A third drawback of multiband beamsplitters is that any given wavelength must be dedicated to either excitation or to emission. If dedicated to excitation, the dichroic beamsplitter must be highly reflective, whereas for emissions it must be highly transmissive. Thus, it is fundamentally impossible with a dichroic beamsplitter to observe fluorescent emission at any wavelength which is or may be used as an excitation band. This presents a severe restriction in attempts to devise a system for imaging multiple fluorescent species. It is undesirable to mechanically exchange the beamsplitter to overcome this restriction because this leads to vibration and image shift in the system.

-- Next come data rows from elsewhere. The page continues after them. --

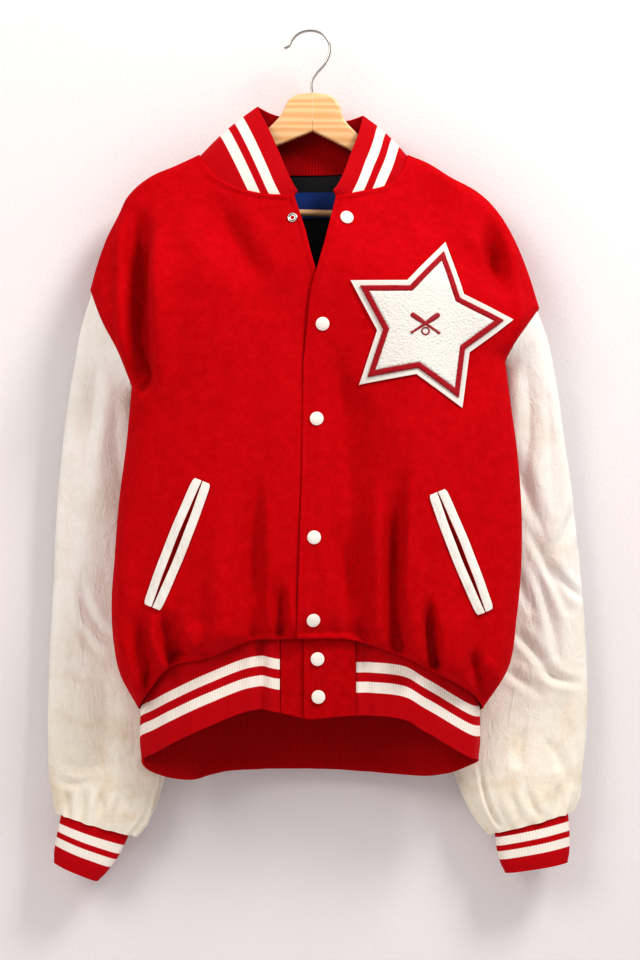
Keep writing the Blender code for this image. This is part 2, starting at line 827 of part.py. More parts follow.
def make_snaps(plastic, metal):
    radius = CAP_DIAMETER / 2
    dome = [
        (0, 0),
        (radius - 1.2, 0),
        (radius, 0.8),
        (radius - 0.2, 1.6),
        (radius * 0.72, CAP_HEIGHT - 0.5),
        (radius * 0.4, CAP_HEIGHT - 0.1),
        (0, CAP_HEIGHT),
    ]
    for number, (x, z, gap) in enumerate(CAPS, start=1):
        if z > FRONT_FOOT:
            base, out = np.array((x, front_y("left", x, z), z)), front_normal("left", x, z)
        else:
            base, out = np.array((x, WAIST[0][1] + TUCK - FRONT_LIFT, z)), np.array((0.0, -1.0, 0.0))
        turned(f"snap_cap_{number}", dome, base + gap * out, out, plastic)
    x, z = SOCKET
    out = front_normal("right", x, z)
    base = np.array((x, front_y("right", x, z), z)) + SOCKET_GAP * out
    ring, half = SOCKET_DIAMETER / 2 - SOCKET_WIRE, SOCKET_WIRE / 2
    loop = [
        (ring + half + half * math.cos(a), half + half * math.sin(a))
        for a in np.linspace(0, 2 * math.pi, 7)
    ]
    turned("snap_socket", loop, base, out, metal, sides=18)


# ---------------------------------------------------------------- hanger


def make_arm(side, finish):
    points = ARM_UPPER[side] + ARM_LOWER[side]
    half = HANGER_THICK / 2
    joint = SEAM / 2 * (-1 if side == "right" else 1)
    bm = bmesh.new()
    verts = []
    for x, z in points:
        if x == HANGER_JOINT_X:
            x += joint
        verts.append(bm.verts.new((x * MM, -half * MM, z * MM)))
    face = bm.faces.new(verts)
    made = bmesh.ops.extrude_face_region(bm, geom=[face])
    moved = [item for item in made["geom"] if isinstance(item, bmesh.types.BMVert)]
    bmesh.ops.translate(bm, verts=moved, vec=(0, 2 * half * MM, 0))
    bmesh.ops.recalc_face_normals(bm, faces=bm.faces)
    rims = [edge for edge in bm.edges if abs(edge.verts[0].co.y - edge.verts[1].co.y) < 1e-6]
    rims = [edge for edge in rims if abs(edge.verts[0].co.x - edge.verts[1].co.x) > 1e-6]
    bmesh.ops.bevel(
        bm, geom=rims, offset=HANGER_EDGE * MM, offset_type="OFFSET", segments=2, profile=0.5,
        affect="EDGES", clamp_overlap=True, material=-1,
    )
    bmesh.ops.recalc_face_normals(bm, faces=bm.faces)
    add_object(f"hanger_arm_{side}", bm, finish)


def wire(name, points, diameter, finish, sides_resolution):
    """A round wire or rod along the points, with flat ends."""
    data = bpy.data.curves.new(name, "CURVE")
    data.dimensions = "3D"
    data.bevel_depth = diameter / 2 * MM
    data.bevel_resolution = sides_resolution
    data.use_fill_caps = True
    line = data.splines.new("POLY")
    line.points.add(len(points) - 1)
    for target, point in zip(line.points, points):
        target.co = (*(Vector(point) * MM), 1.0)
    data.materials.append(finish)
    made = bpy.data.objects.new(name, data)
    bpy.context.collection.objects.link(made)
    return made


def make_hanger(wood, steel):
    for side in ("right", "left"):
        make_arm(side, wood)
    (start_x, start_z), (end_x, end_z) = BAR_ENDS
    wire("hanger_bar", [(start_x, 0, start_z), (end_x, 0, end_z)], BAR_DIAMETER, wood, 3)
    route = spline([(x, 0, z) for x, z in HOOK], np.linspace(0, 1, 34))
    wire("hanger_hook", [tuple(point) for point in route], HOOK_WIRE, steel, 2)


# ---------------------------------------------------------------- the whole


def main():
    for item in list(bpy.data.objects):
        bpy.data.objects.remove(item, do_unlink=True)
    wool = material("Red wool melton", (0.57, 0.004, 0.013), 0.95)
    rib = material("Red rib knit", (0.53, 0.006, 0.02), 0.9)
    leather = material("Cream leather", (0.84, 0.79, 0.68), 0.5)
    welt = material("White leather", (0.88, 0.87, 0.83), 0.45)
    satin = material("Black satin lining", (0.02, 0.02, 0.024), 0.5)
    woven = material("Blue woven label", (0.02, 0.08, 0.35), 0.6)
    felt = material("White felt", (0.86, 0.85, 0.82), 0.95)
    red = material("Red chenille", (0.5, 0.01, 0.02), 0.95)
    white = material("White chenille", (0.88, 0.88, 0.86), 0.95)
    plastic = material("White enamelled cap", (0.86, 0.83, 0.77), 0.3)
    steel = material("Steel", (0.6, 0.6, 0.6), 0.25, metallic=1.0)
    wood = material("Varnished beech", (0.80, 0.53, 0.28), 0.45)

    make_front("right", wool)
    make_front("left", wool)
    make_back(wool)
    make_lining(satin)
    make_label(woven)
    make_collar(rib)
    make_waistband(rib, wool)
    for side in ("right", "left"):
        make_sleeve(side, leather, rib)
    make_welts(welt)
    make_star(felt, red, white)
    make_snaps(plastic, steel)
    make_hanger(wood, steel)


main()
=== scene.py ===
# %% [markdown]
# # Varsity jacket on its hanger
# A wool body with leather sleeves and rib-knit collar, waistband and cuffs hangs on a wooden hanger.
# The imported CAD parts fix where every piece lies. Here each cloth piece is laid again over the same
# form with a much finer net, so that it can carry the folds, gathers and seams of real cloth.

import math

import bmesh
import bpy
import numpy as np
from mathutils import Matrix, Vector


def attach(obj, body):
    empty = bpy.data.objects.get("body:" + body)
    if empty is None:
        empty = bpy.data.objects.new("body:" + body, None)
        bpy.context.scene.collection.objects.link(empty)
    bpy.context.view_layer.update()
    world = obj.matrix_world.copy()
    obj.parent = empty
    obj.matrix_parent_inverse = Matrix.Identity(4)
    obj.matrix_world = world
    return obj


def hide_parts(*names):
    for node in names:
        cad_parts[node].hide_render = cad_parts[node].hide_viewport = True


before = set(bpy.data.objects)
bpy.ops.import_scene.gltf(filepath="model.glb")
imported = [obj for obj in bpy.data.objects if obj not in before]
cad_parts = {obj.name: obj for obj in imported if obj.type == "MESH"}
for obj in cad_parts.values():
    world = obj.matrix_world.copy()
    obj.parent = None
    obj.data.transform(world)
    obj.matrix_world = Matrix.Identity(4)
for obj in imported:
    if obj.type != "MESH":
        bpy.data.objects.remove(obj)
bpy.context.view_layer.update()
MM = 0.001
SIDES = ("right", "left")
print("CAD nodes:", len(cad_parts))

# %% [markdown]
# ## The camera
# The camera stands square to the wall at the height of the jacket's middle, 2.4 m from its front.
# It comes first, because everything else is judged through it.

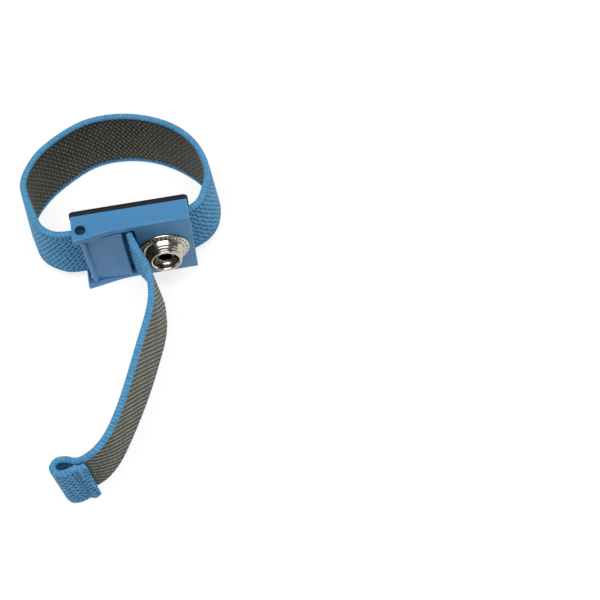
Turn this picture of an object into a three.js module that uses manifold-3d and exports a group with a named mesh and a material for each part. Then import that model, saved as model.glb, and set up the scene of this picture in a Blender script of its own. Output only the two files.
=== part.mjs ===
// An adjustable anti-static wrist strap, tightened, with its free tail out.
//
// Millimetres, +Z up. The strap lies on its side, so that its webbing stands on edge. The buckle's
// length runs along X and its front, with the clamp lever and the snap, faces -Y. Everything is laid
// out from the buckle: x = 0 at its middle, y = 0 at the housing's back face, z = 0 on the table.
// The last lines move the whole strap so that the origin is the centre of its footprint.

import * as THREE from "three";
import { mergeVertices } from "three/addons/utils/BufferGeometryUtils.js";
import Module from "manifold-3d";

const wasm = await Module();
wasm.setup();

// ---------- driving dimensions ----------

const BUCKLE_LENGTH = 38;
const BUCKLE_WIDTH = 32; // stands along Z
const LEFT_DEPTH = 10; // the side walls are deeper at the lever's end
const FACE_DEPTH = 7.8; // the flat front that carries the snap
const WALL = 2.5;

const FLOOR_DEPTH = 2.4; // the floor that the lever clamps the webbing against
const FACE_THICKNESS = 2.1;
const SLOT = { left: -3.5, right: 0.5 }; // the tail comes out between these
const PARTITION = 1.6; // between the slot and the pocket behind the snap

const PLATE = { overhang: 0.4, thickness: 1.7, corner: 1.6 };

const PIVOT = { x: -16.2, depth: 5.6 };
const TRUNNION_RADIUS = 1.4;
const TRUNNION_SINK = 1.6; // how far a trunnion ends below the wall's outer face
const CLEARANCE = 0.3;

const BAND_WIDTH = 25;
const BAND_THICKNESS = 2.2;
const RIM = 1; // blue edge left uncovered beside the lining
const LINING_THICKNESS = 0.5;
const BAND_RISE = (BUCKLE_WIDTH - BAND_WIDTH) / 2; // the webbing's height above the table in the buckle

const SNAP_X = 8.8;
const EYELET_RADIUS = 2.6;
const STUD_LEAN = THREE.MathUtils.degToRad(6); // the stud's mouth faces a little upwards
const ROUND = 40; // sides of a round part

// Plan of the webbing's middle line, as [x, y] through which a smooth curve runs. It starts at the
// end riveted under the snap, goes round the wrist, under the lever, out of the slot and to the tab.
const LOOP_ROUTE = [
  [3.6, -4.05], [8.8, -4.05], [13.4, -3.9], [19, -1.8], [23.8, 1.4], [27.4, 8.4], [28.2, 16.5],
  [25.2, 25.6], [19.2, 33.2], [10.4, 39], [0, 42], [-10.8, 41.6], [-21, 36.8], [-29.8, 29.6],
  [-34.8, 20.4], [-33.6, 10.8], [-30.6, 1.8], [-25, -2.9], [-18.4, -3.75], [-12, -3.75],
  [-5, -3.8], [-2.2, -4.7], [-1.4, -6.4],
];
const FEED_ROUTE = [[-1.4, -6.4], [-0.9, -8.3], [0.9, -12.1], [2.7, -16.2], [3.9, -20.6], [4, -24]];
const TAIL_ROUTE = [
  [4, -24], [3.6, -29], [2.3, -34.2], [-1.8, -44.5], [-6.6, -55.6], [-11.8, -66.2],
  [-16.4, -73.6], [-20.6, -77.6], [-24.2, -79.4],
];
const TAB_ROUTE = [
  [-24.2, -79.4], [-26.2, -79.6], [-28.8, -78.9], [-31.4, -79], [-32.8, -80.9], [-31.6, -82.7],
  [-29.6, -83], [-27.8, -82.6], [-26.2, -82.1], [-24.6, -82.5], [-23.4, -81.7],
];
const FLEX_GAP = 1.2; // between the two stretches of tail, which turn against each other
const SEAM_GAP = 0.3;

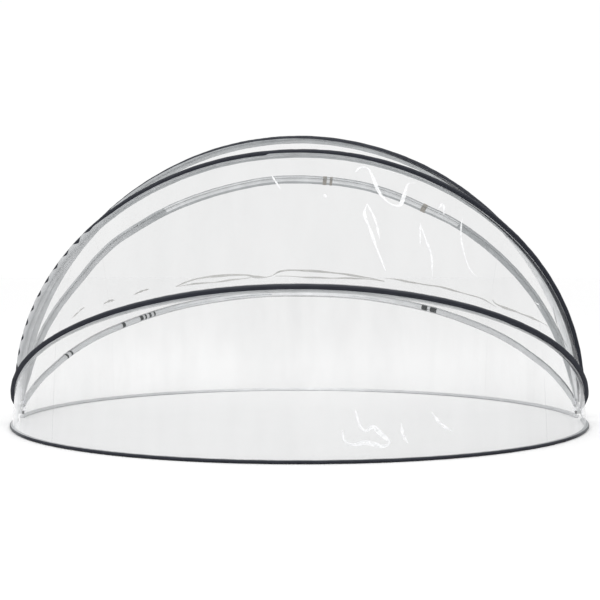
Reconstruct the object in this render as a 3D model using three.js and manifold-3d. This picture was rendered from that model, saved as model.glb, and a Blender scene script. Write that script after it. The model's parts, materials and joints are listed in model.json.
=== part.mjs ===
// Clear clamshell pool dome: two half rings on the ground and five hoops that all turn on one
// hinge axis, with fabric sleeves over the tubes and clear film between neighbouring frames.
// Millimetres, +Z up. The origin is on the ground under the middle of the dome, X runs along
// the hinge axis, and -Y is the front, which lifts open.

import * as THREE from 'three';
import { mergeVertices } from 'three/addons/utils/BufferGeometryUtils.js';
import Module from 'manifold-3d';

// ---- driving dimensions ----

const PIVOT_HEIGHT = 50;
const STACK_X = 1995;              // middle of the pile of hinge tongues on each bolt

const HOOP_HALF_SPAN = 1995;
const RING_RADIUS = 2002;
const RING_TUBE_HEIGHT = 10.5;

const TUBE_RADIUS = 8;
const TUBE_WALL = 1;
const TUBE_START = 112;            // distance of a tube's end from the hinge axis
const SWAGE_RADIUS = 6.5;
const SWAGE_BORE_RADIUS = 5.5;
const SWAGE_TAPER = 4;
const SWAGE_LENGTH = 40;
const TUBE_SIDES = 6;

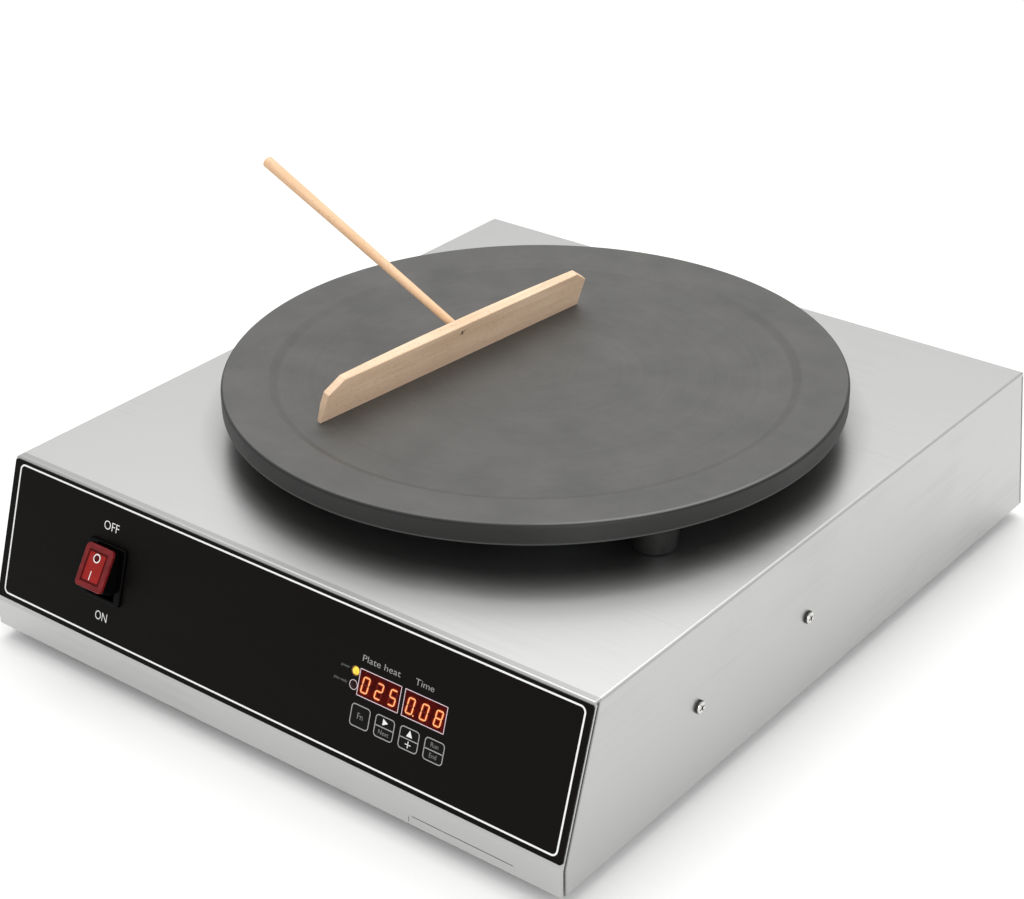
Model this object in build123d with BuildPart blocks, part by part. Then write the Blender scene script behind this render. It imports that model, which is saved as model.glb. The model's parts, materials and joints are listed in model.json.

In addition, the restrictions imposed by a dichroic beamsplitter severely restrict spectroscopic imaging systems. When more than one fluorescent species is present, the emission spectra may overlap and the observations at a single wavelength may not uniquely identify the emitting species. By taking a complete spectrum and resolving it into relative contributions from the different species, each of which has a characteristic spectral shape, the presence and quantity of each species can be accurately determined. However, this requires a fluorescence imaging system to obtain a spectrum at many wavelengths. Although it is ideally desirable to accommodate a continuous unbroken spectrum over the full range of emission, such an objective is not achievable by the use of a dichroic beamsplitter which merely dedicates specific fixed wavelength bands to excitation and others to emission.
Thus, there is currently no fluorescent imaging system that accommodates the use of high and unrestricted NA in the objectives and which does not impose severe limits on the spectral location of the excitation and emission bands that are employed for imaging multiple fluorescent species, or from spectroscopic imaging of fluorescent species.